Un portable, c'est fait pour être transporté, utilisable à tout instant sans devoir redémarrer...


----------



## Simbouesse (7 Février 2009)

Exactement!!


----------



## die_gzr (7 Février 2009)

Bah, moi je m'en tiens aux recommandations Mac, et notamment celle qui conseille de mettre en veille uniquement si l'on s'éloigne de son ordinateur que quelques instants.

Maintenant il est vrai que d'éteindre et rallumer complètement à chaque fois entraîne une usure plus évidente des composants électroniques. Apple inciterait-il à une méthode pour une usure plus rapide ?! Ah ah, allez savoir...


----------



## Flibust007 (7 Février 2009)

startup sound

est un petit logiciel gratuit
A télécharger.
Se loge dans les préférences système.

@ +


----------



## die_gzr (7 Février 2009)

Merci, je suis tombée dessus aussi en cherchant.
Mais je crois que je vais m'en tenir au choix plus haut conseillé, c'est à dire de laisser mon portable allumé. Je crois que DeepDark et Simbouesse ont raison, que c'est justement sa fonction d'être toujours opérationnel.

D'autant que ce que je lis à droite à gauche m'a définitivement convaincue, notamment le fait que le système Unix Mac OS X a été conçu pour être utilisé avant tout sur des machines constamment allumées parce-que pourvu d'un système de scripts automatiques de maintenance qui prévoit des opérations quotidiennes, hebdomadaires et mensuelles.

J'ai pour ma part installé Onyx dès le départ sur le conseil d'une amie et comme j'ai activé cette méthode de maintenance, il vaut mieux préférer un mode en veille à l'extinction complète - en rabaissant le capot par exemple - et basta le souci du booiiing au démarrage.


----------



## marctiger (7 Février 2009)

die_gzr a dit:


> Merci, je suis tombée dessus aussi en cherchant.
> Mais je crois que je vais m'en tenir au choix plus haut conseillé, c'est à dire de laisser mon portable allumé. Je crois que DeepDark et Simbouesse ont raison, que c'est justement sa fonction d'être toujours opérationnel.
> 
> D'autant que ce que je lis à droite à gauche m'a définitivement convaincue, notamment le fait que le système Unix Mac OS X a été conçu pour être utilisé avant tout sur des machines constamment allumées parce-que pourvu d'un système de scripts automatiques de maintenance qui prévoit des opérations quotidiennes, hebdomadaires et mensuelles.
> ...



Désolé pour tous mais perso je suis tout à fait contre le fait de laisser allumé en permanance !
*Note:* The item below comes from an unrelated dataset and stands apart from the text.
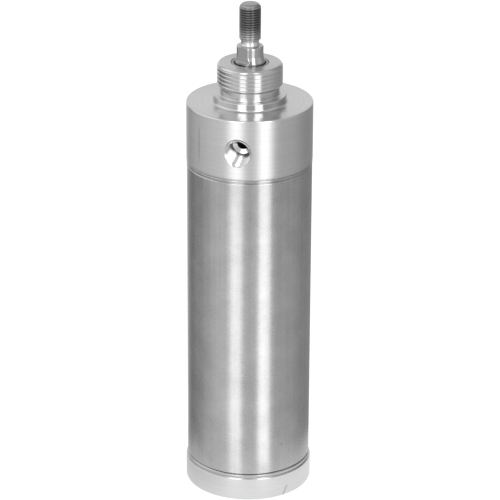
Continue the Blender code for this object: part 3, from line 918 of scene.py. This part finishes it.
def make_world():
    """A grey studio with two tall soft strips in front, a paler left side and darker far sides."""
    world = bpy.data.worlds.new("studio")
    world.use_nodes = True
    bpy.context.scene.world = world
    nodes = world.node_tree.nodes
    links = world.node_tree.links
    place = nodes.new("ShaderNodeTexCoord").outputs["Generated"]
    split = nodes.new("ShaderNodeSeparateXYZ")
    links.new(place, split.inputs[0])
    turn = nodes.new("ShaderNodeMath")
    turn.operation = "ARCTAN2"
    links.new(split.outputs["Y"], turn.inputs[0])
    links.new(split.outputs["X"], turn.inputs[1])
    share = nodes.new("ShaderNodeMath")
    share.operation = "MULTIPLY_ADD"
    links.new(turn.outputs[0], share.inputs[0])
    share.inputs[1].default_value = 1 / math.tau
    share.inputs[2].default_value = 0.5 - (CAMERA_AZIMUTH - math.pi / 2) / math.tau
    wrap = nodes.new("ShaderNodeMath")
    wrap.operation = "FRACT"
    links.new(share.outputs[0], wrap.inputs[0])
    colour = world_ramp(nodes, links, wrap.outputs[0], LOW_STUDIO)
    levels = [(-0.30, -0.02, world_ramp(nodes, links, wrap.outputs[0], HIGH_STUDIO)), (0.70, 0.95, ZENITH)]
    for low, high, above in levels:
        height = nodes.new("ShaderNodeMapRange")
        height.interpolation_type = "SMOOTHSTEP"
        height.inputs["From Min"].default_value = low
        height.inputs["From Max"].default_value = high
        links.new(split.outputs["Z"], height.inputs["Value"])
        blend = nodes.new("ShaderNodeMix")
        blend.data_type = "RGBA"
        links.new(height.outputs[0], blend.inputs["Factor"])
        links.new(colour, blend.inputs["A"])
        if isinstance(above, bpy.types.NodeSocket):
            links.new(above, blend.inputs["B"])
        else:
            blend.inputs["B"].default_value = (above, above, above, 1)
        colour = blend.outputs["Result"]
    links.new(colour, nodes["Background"].inputs["Color"])


def glowing(name, colour, level):
    """A matte material that also gives off light."""
    material = bpy.data.materials.new(name)
    material.use_nodes = True
    shader = material.node_tree.nodes["Principled BSDF"]
    shader.inputs["Base Color"].default_value = (colour, colour, colour, 1)
    shader.inputs["Roughness"].default_value = 0.9
    shader.inputs["Specular IOR Level"].default_value = 0.0
    shader.inputs["Emission Color"].default_value = (1, 1, 1, 1)
    shader.inputs["Emission Strength"].default_value = level
    return material


def fade_left(material, low, high):
    """Lets a sheet's light fall from high to low towards -X."""
    nodes = material.node_tree.nodes
    links = material.node_tree.links
    split = nodes.new("ShaderNodeSeparateXYZ")
    links.new(nodes.new("ShaderNodeTexCoord").outputs["Object"], split.inputs[0])
    fade = nodes.new("ShaderNodeMapRange")
    fade.inputs["From Min"].default_value = -0.045
    fade.inputs["From Max"].default_value = -0.005
    fade.inputs["To Min"].default_value = low
    fade.inputs["To Max"].default_value = high
    links.new(split.outputs["X"], fade.inputs["Value"])
    links.new(fade.outputs[0], nodes["Principled BSDF"].inputs["Emission Strength"])
    return material


def stage_piece(name, bm, material, hidden_from):
    """A piece of the studio, hidden from the named kinds of ray."""
    mesh = bpy.data.meshes.new(name)
    bm.to_mesh(mesh)
    bm.free()
    mesh.materials.append(material)
    piece = bpy.data.objects.new(name, mesh)
    bpy.context.scene.collection.objects.link(piece)
    for kind in hidden_from:
        setattr(piece, "visible_" + kind, False)
    return piece


def make_stage():
    """A pale floor, a white surround that only the camera sees, and a white sheet under the foot."""
    floor = bmesh.new()
    bmesh.ops.create_circle(floor, cap_ends=True, segments=96, radius=5.0)
    stage_piece("floor", floor, glowing("floor_paper", 0.25, 0.90), ["glossy", "shadow"])

    surround = bmesh.new()
    bmesh.ops.create_uvsphere(surround, u_segments=64, v_segments=32, radius=4.9)
    stage_piece("surround", surround, glowing("surround_white", 0, 1.0), ["glossy", "diffuse", "shadow"])

    sheet = bmesh.new()
    bmesh.ops.create_circle(sheet, cap_ends=True, segments=96, radius=0.070)
    bmesh.ops.translate(sheet, verts=sheet.verts, vec=(0, 0, -0.0002))
    sheet_white = fade_left(glowing("sheet_white", 0, 0.86), 0.64, 0.86)
    stage_piece("foot_sheet", sheet, sheet_white, ["camera", "diffuse", "shadow"])


def make_camera():
    data = bpy.data.cameras.new("camera")
    data.lens = CAMERA_LENS
    data.sensor_width = 36
    data.shift_x = CAMERA_SHIFT_X
    data.clip_start = 0.01
    data.clip_end = 50
    camera = bpy.data.objects.new("camera", data)
    bpy.context.scene.collection.objects.link(camera)
    level = Vector((math.sin(CAMERA_AZIMUTH), -math.cos(CAMERA_AZIMUTH), 0))
    away = level * math.cos(CAMERA_ELEVATION) + Vector((0, 0, math.sin(CAMERA_ELEVATION)))
    camera.location = Vector((0, 0, CAMERA_TARGET_HEIGHT)) + away * CAMERA_DISTANCE
    turn = away.to_track_quat("Z", "Y").to_matrix()
    roll = Matrix.Rotation(CAMERA_ROLL, 3, "Z")
    camera.rotation_euler = (turn @ roll).to_euler()
    bpy.context.scene.camera = camera


def dress_inner_pieces():
    """Gives the CAD pieces that stay, all inside the barrel, their materials."""
    rubber = plain("nitrile_rubber", (0.02, 0.02, 0.02), 0.55, 0)
    urethane = plain("urethane", (0.10, 0.16, 0.20), 0.45, 0)
    spring_steel = plain("spring_steel", (0.18, 0.18, 0.19), 0.35, 1)
    zinc = plain("zinc_plate", (0.62, 0.63, 0.64), 0.3, 1)
    aluminium = machined_aluminium("piston_aluminium", 0.75, 0.35)
    resin = plain("wear_ring_resin", (0.55, 0.52, 0.45), 0.5, 0)
    looks = {
        "rod_seal": rubber,
        "rod_seal_washer": spring_steel,
        "rod_seal_retaining_ring": spring_steel,
        "front_head_o_ring": rubber,
        "rear_head_o_ring": rubber,
        "front_bumper": urethane,
        "rear_bumper": urethane,
        "piston_cup_front": rubber,
        "piston_cup_rear": rubber,
        "piston_wear_ring": resin,
        "piston_front_half": aluminium,
        "piston_rear_half": aluminium,
        "piston_o_ring": rubber,
        "piston_washer": zinc,
        "piston_lock_nut": zinc,
    }
    for node, material in looks.items():
        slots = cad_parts[node].data.materials
        slots.clear()
        slots.append(material)


bpy.context.scene.view_settings.view_transform = "Standard"
make_camera()
make_world()
make_stage()
make_tube(stainless())
make_rear_head(machined_aluminium("rear_head_aluminium", 0.78, 0.30, 0.3))
make_front_head(machined_aluminium("front_head_aluminium", 0.72, 0.43))
make_bushing(sintered_bronze())
make_rod(rod_steel())
dress_inner_pieces()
Nonobstant l'usure plus rapide de la machine (sans compter la pollution ), pour ce qui concerne les maintenances automatiques il suffit de les faire, soit en les programmant dans des heures différentes, soit en les faisant manuellement. 

Je les fais avec Onyx ou "Utilitaire de disque" quand bon me semble, par exemple quand je me fais un café, ou que je lis quelques infos d'un magazine papier, quand je grignotte quelque chose etc etc...

Et le peu de temps que prend le démarrage, c'est pas un drame et on ne change pas de lieu toutes les 5 minutes.


----------



## die_gzr (7 Février 2009)

Je crois que c'est à chacun de choisir sa préférence.

Mais techniquement, on sait de manière objective que d'allumer et d'éteindre provoque une usure du bouton d'alimentation, sur-consomme de l'énergie (est-ce vraiment écologique ?), fatigue la batterie (très polluante une fois à la poubelle), use les composants électroniques qui n'aiment pas les transitoires, use les têtes de lecture, use l'écran, surchauffe le CGU, du moins surtout les PC, etc...

Quant à suivre une démarche écologique, autant ne pas avoir d'ordinateur dont la fabrication est une source de pollution notoire, ou d'acheter intelligemment selon ses besoins et non en fonction des modes, et de préférer les logiciels libres et gratuits (pas de pub, pas de support, pas d'emballage, pas de manuel, pas d'usine...)


----------



## marctiger (7 Février 2009)

die_gzr a dit:


> Quant à suivre une démarche écologique, autant ne pas avoir d'ordinateur dont la fabrication est une source de pollution notoire, ou d'acheter intelligemment selon ses besoins et non en fonction des modes, et de préférer les logiciels libres et gratuits (pas de pub, pas de support, pas d'emballage, pas de manuel, pas d'usine...)



D'où mon smiley.


----------



## nemo77 (7 Février 2009)

Flibust007 a dit:


> startup sound
> 
> est un petit logiciel gratuit
> A télécharger.
> ...



c'est par là

http://www.macupdate.com/info.php/id/16425


----------